OBJECTIVE
The records below must be retyped exactly.

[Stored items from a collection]
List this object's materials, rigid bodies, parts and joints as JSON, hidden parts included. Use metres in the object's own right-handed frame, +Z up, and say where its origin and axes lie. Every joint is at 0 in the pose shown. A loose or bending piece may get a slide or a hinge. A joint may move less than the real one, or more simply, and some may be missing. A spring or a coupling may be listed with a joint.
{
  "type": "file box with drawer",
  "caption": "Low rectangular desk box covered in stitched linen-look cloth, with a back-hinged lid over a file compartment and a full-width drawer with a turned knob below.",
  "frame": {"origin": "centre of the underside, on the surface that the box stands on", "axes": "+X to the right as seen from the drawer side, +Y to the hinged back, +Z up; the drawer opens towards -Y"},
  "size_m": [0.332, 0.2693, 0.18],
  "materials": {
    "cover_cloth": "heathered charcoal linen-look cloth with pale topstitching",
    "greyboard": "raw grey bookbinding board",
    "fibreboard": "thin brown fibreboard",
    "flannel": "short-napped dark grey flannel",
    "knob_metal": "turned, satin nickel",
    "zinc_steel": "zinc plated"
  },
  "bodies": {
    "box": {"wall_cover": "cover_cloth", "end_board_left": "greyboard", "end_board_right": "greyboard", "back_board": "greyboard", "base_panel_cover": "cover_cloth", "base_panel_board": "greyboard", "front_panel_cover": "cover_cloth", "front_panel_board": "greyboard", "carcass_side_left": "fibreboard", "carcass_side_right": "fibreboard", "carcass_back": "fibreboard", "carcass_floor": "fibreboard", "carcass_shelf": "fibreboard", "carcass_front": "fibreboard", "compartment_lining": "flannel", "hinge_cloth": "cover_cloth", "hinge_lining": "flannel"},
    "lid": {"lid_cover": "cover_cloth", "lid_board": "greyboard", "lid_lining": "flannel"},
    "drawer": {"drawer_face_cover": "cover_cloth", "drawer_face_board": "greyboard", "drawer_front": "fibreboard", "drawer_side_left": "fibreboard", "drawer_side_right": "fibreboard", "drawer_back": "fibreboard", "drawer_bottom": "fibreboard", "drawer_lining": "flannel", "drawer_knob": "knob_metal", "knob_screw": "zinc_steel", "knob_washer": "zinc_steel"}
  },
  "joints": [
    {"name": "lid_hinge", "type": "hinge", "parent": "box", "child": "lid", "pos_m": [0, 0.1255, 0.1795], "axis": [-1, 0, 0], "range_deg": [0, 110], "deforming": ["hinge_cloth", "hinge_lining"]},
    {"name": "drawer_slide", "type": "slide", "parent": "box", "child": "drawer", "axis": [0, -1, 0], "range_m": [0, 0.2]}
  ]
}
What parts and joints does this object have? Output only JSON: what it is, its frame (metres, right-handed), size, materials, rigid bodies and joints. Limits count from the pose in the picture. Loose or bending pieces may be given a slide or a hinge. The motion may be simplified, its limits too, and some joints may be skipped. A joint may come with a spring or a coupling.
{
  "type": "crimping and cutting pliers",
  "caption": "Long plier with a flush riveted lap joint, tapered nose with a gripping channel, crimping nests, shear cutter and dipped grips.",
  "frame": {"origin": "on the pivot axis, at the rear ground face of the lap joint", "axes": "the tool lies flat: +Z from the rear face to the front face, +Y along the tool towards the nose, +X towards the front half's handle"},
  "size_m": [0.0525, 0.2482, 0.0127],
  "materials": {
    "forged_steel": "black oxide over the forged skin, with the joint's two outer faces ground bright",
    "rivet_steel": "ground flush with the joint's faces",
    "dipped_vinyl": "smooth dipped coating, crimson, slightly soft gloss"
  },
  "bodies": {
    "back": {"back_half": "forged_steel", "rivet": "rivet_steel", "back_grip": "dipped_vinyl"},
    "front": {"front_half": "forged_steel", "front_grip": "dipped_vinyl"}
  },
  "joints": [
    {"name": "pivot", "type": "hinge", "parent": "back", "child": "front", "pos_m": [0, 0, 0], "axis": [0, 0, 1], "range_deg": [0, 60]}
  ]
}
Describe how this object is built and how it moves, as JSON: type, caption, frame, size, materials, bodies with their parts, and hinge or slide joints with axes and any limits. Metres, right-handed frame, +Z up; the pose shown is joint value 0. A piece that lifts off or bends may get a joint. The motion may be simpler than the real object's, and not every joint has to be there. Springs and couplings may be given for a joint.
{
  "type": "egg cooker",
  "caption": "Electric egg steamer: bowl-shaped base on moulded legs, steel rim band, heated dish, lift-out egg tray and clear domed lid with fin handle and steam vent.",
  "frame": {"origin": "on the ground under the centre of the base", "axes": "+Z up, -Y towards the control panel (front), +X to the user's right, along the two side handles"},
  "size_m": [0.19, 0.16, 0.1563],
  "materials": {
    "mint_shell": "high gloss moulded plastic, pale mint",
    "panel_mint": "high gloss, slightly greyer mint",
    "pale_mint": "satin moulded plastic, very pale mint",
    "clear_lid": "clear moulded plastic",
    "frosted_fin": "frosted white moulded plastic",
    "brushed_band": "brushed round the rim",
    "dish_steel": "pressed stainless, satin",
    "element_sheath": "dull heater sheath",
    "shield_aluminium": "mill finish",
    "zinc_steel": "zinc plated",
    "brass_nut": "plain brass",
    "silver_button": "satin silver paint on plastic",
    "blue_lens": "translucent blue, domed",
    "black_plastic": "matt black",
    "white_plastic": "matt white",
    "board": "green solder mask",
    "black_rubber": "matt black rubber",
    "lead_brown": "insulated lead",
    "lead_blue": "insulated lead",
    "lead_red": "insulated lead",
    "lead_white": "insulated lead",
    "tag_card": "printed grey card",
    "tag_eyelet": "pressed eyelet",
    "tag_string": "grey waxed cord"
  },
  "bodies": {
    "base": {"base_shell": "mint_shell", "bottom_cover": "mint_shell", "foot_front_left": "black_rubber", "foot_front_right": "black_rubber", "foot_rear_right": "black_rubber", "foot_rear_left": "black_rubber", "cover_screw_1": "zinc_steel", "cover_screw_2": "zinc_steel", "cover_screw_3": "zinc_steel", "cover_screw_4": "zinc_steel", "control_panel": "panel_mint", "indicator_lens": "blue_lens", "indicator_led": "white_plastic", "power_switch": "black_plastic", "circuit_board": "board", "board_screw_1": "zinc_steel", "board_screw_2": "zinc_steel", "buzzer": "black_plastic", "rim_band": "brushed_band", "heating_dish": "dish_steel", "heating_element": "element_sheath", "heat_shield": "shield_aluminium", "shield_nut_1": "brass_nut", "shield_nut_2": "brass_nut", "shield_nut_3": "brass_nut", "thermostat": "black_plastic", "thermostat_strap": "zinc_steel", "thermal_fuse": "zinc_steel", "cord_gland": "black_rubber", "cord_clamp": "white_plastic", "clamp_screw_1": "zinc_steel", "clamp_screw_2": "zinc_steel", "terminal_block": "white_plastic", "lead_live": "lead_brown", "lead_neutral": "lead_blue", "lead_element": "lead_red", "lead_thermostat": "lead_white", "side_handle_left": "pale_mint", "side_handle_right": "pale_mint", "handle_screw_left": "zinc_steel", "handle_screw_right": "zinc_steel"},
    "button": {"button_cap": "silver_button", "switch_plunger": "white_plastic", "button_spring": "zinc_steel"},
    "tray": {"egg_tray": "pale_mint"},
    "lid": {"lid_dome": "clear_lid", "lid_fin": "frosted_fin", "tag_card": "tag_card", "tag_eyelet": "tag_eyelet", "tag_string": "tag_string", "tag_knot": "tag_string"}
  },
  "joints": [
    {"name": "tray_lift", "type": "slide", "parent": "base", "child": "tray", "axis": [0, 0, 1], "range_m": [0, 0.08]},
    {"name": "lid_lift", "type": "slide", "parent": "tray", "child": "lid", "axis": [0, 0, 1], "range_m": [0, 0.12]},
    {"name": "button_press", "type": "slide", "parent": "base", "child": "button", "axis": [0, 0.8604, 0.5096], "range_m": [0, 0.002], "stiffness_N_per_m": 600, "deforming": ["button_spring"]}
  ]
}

RESPONSE
List this object's materials, rigid bodies, parts and joints as JSON, hidden parts included. Use metres in the object's own right-handed frame, +Z up, and say where its origin and axes lie. Every joint is at 0 in the pose shown. A loose or bending piece may get a slide or a hinge. A joint may move less than the real one, or more simply, and some may be missing. A spring or a coupling may be listed with a joint.
{
  "type": "file box with drawer",
  "caption": "Low rectangular desk box covered in stitched linen-look cloth, with a back-hinged lid over a file compartment and a full-width drawer with a turned knob below.",
  "frame": {"origin": "centre of the underside, on the surface that the box stands on", "axes": "+X to the right as seen from the drawer side, +Y to the hinged back, +Z up; the drawer opens towards -Y"},
  "size_m": [0.332, 0.2693, 0.18],
  "materials": {
    "cover_cloth": "heathered charcoal linen-look cloth with pale topstitching",
    "greyboard": "raw grey bookbinding board",
    "fibreboard": "thin brown fibreboard",
    "flannel": "short-napped dark grey flannel",
    "knob_metal": "turned, satin nickel",
    "zinc_steel": "zinc plated"
  },
  "bodies": {
    "box": {"wall_cover": "cover_cloth", "end_board_left": "greyboard", "end_board_right": "greyboard", "back_board": "greyboard", "base_panel_cover": "cover_cloth", "base_panel_board": "greyboard", "front_panel_cover": "cover_cloth", "front_panel_board": "greyboard", "carcass_side_left": "fibreboard", "carcass_side_right": "fibreboard", "carcass_back": "fibreboard", "carcass_floor": "fibreboard", "carcass_shelf": "fibreboard", "carcass_front": "fibreboard", "compartment_lining": "flannel", "hinge_cloth": "cover_cloth", "hinge_lining": "flannel"},
    "lid": {"lid_cover": "cover_cloth", "lid_board": "greyboard", "lid_lining": "flannel"},
    "drawer": {"drawer_face_cover": "cover_cloth", "drawer_face_board": "greyboard", "drawer_front": "fibreboard", "drawer_side_left": "fibreboard", "drawer_side_right": "fibreboard", "drawer_back": "fibreboard", "drawer_bottom": "fibreboard", "drawer_lining": "flannel", "drawer_knob": "knob_metal", "knob_screw": "zinc_steel", "knob_washer": "zinc_steel"}
  },
  "joints": [
    {"name": "lid_hinge", "type": "hinge", "parent": "box", "child": "lid", "pos_m": [0, 0.1255, 0.1795], "axis": [-1, 0, 0], "range_deg": [0, 110], "deforming": ["hinge_cloth", "hinge_lining"]},
    {"name": "drawer_slide", "type": "slide", "parent": "box", "child": "drawer", "axis": [0, -1, 0], "range_m": [0, 0.2]}
  ]
}
What parts and joints does this object have? Output only JSON: what it is, its frame (metres, right-handed), size, materials, rigid bodies and joints. Limits count from the pose in the picture. Loose or bending pieces may be given a slide or a hinge. The motion may be simplified, its limits too, and some joints may be skipped. A joint may come with a spring or a coupling.
{
  "type": "crimping and cutting pliers",
  "caption": "Long plier with a flush riveted lap joint, tapered nose with a gripping channel, crimping nests, shear cutter and dipped grips.",
  "frame": {"origin": "on the pivot axis, at the rear ground face of the lap joint", "axes": "the tool lies flat: +Z from the rear face to the front face, +Y along the tool towards the nose, +X towards the front half's handle"},
  "size_m": [0.0525, 0.2482, 0.0127],
  "materials": {
    "forged_steel": "black oxide over the forged skin, with the joint's two outer faces ground bright",
    "rivet_steel": "ground flush with the joint's faces",
    "dipped_vinyl": "smooth dipped coating, crimson, slightly soft gloss"
  },
  "bodies": {
    "back": {"back_half": "forged_steel", "rivet": "rivet_steel", "back_grip": "dipped_vinyl"},
    "front": {"front_half": "forged_steel", "front_grip": "dipped_vinyl"}
  },
  "joints": [
    {"name": "pivot", "type": "hinge", "parent": "back", "child": "front", "pos_m": [0, 0, 0], "axis": [0, 0, 1], "range_deg": [0, 60]}
  ]
}
Describe how this object is built and how it moves, as JSON: type, caption, frame, size, materials, bodies with their parts, and hinge or slide joints with axes and any limits. Metres, right-handed frame, +Z up; the pose shown is joint value 0. A piece that lifts off or bends may get a joint. The motion may be simpler than the real object's, and not every joint has to be there. Springs and couplings may be given for a joint.
{
  "type": "egg cooker",
  "caption": "Electric egg steamer: bowl-shaped base on moulded legs, steel rim band, heated dish, lift-out egg tray and clear domed lid with fin handle and steam vent.",
  "frame": {"origin": "on the ground under the centre of the base", "axes": "+Z up, -Y towards the control panel (front), +X to the user's right, along the two side handles"},
  "size_m": [0.19, 0.16, 0.1563],
  "materials": {
    "mint_shell": "high gloss moulded plastic, pale mint",
    "panel_mint": "high gloss, slightly greyer mint",
    "pale_mint": "satin moulded plastic, very pale mint",
    "clear_lid": "clear moulded plastic",
    "frosted_fin": "frosted white moulded plastic",
    "brushed_band": "brushed round the rim",
    "dish_steel": "pressed stainless, satin",
    "element_sheath": "dull heater sheath",
    "shield_aluminium": "mill finish",
    "zinc_steel": "zinc plated",
    "brass_nut": "plain brass",
    "silver_button": "satin silver paint on plastic",
    "blue_lens": "translucent blue, domed",
    "black_plastic": "matt black",
    "white_plastic": "matt white",
    "board": "green solder mask",
    "black_rubber": "matt black rubber",
    "lead_brown": "insulated lead",
    "lead_blue": "insulated lead",
    "lead_red": "insulated lead",
    "lead_white": "insulated lead",
    "tag_card": "printed grey card",
    "tag_eyelet": "pressed eyelet",
    "tag_string": "grey waxed cord"
  },
  "bodies": {
    "base": {"base_shell": "mint_shell", "bottom_cover": "mint_shell", "foot_front_left": "black_rubber", "foot_front_right": "black_rubber", "foot_rear_right": "black_rubber", "foot_rear_left": "black_rubber", "cover_screw_1": "zinc_steel", "cover_screw_2": "zinc_steel", "cover_screw_3": "zinc_steel", "cover_screw_4": "zinc_steel", "control_panel": "panel_mint", "indicator_lens": "blue_lens", "indicator_led": "white_plastic", "power_switch": "black_plastic", "circuit_board": "board", "board_screw_1": "zinc_steel", "board_screw_2": "zinc_steel", "buzzer": "black_plastic", "rim_band": "brushed_band", "heating_dish": "dish_steel", "heating_element": "element_sheath", "heat_shield": "shield_aluminium", "shield_nut_1": "brass_nut", "shield_nut_2": "brass_nut", "shield_nut_3": "brass_nut", "thermostat": "black_plastic", "thermostat_strap": "zinc_steel", "thermal_fuse": "zinc_steel", "cord_gland": "black_rubber", "cord_clamp": "white_plastic", "clamp_screw_1": "zinc_steel", "clamp_screw_2": "zinc_steel", "terminal_block": "white_plastic", "lead_live": "lead_brown", "lead_neutral": "lead_blue", "lead_element": "lead_red", "lead_thermostat": "lead_white", "side_handle_left": "pale_mint", "side_handle_right": "pale_mint", "handle_screw_left": "zinc_steel", "handle_screw_right": "zinc_steel"},
    "button": {"button_cap": "silver_button", "switch_plunger": "white_plastic", "button_spring": "zinc_steel"},
    "tray": {"egg_tray": "pale_mint"},
    "lid": {"lid_dome": "clear_lid", "lid_fin": "frosted_fin", "tag_card": "tag_card", "tag_eyelet": "tag_eyelet", "tag_string": "tag_string", "tag_knot": "tag_string"}
  },
  "joints": [
    {"name": "tray_lift", "type": "slide", "parent": "base", "child": "tray", "axis": [0, 0, 1], "range_m": [0, 0.08]},
    {"name": "lid_lift", "type": "slide", "parent": "tray", "child": "lid", "axis": [0, 0, 1], "range_m": [0, 0.12]},
    {"name": "button_press", "type": "slide", "parent": "base", "child": "button", "axis": [0, 0.8604, 0.5096], "range_m": [0, 0.002], "stiffness_N_per_m": 600, "deforming": ["button_spring"]}
  ]
}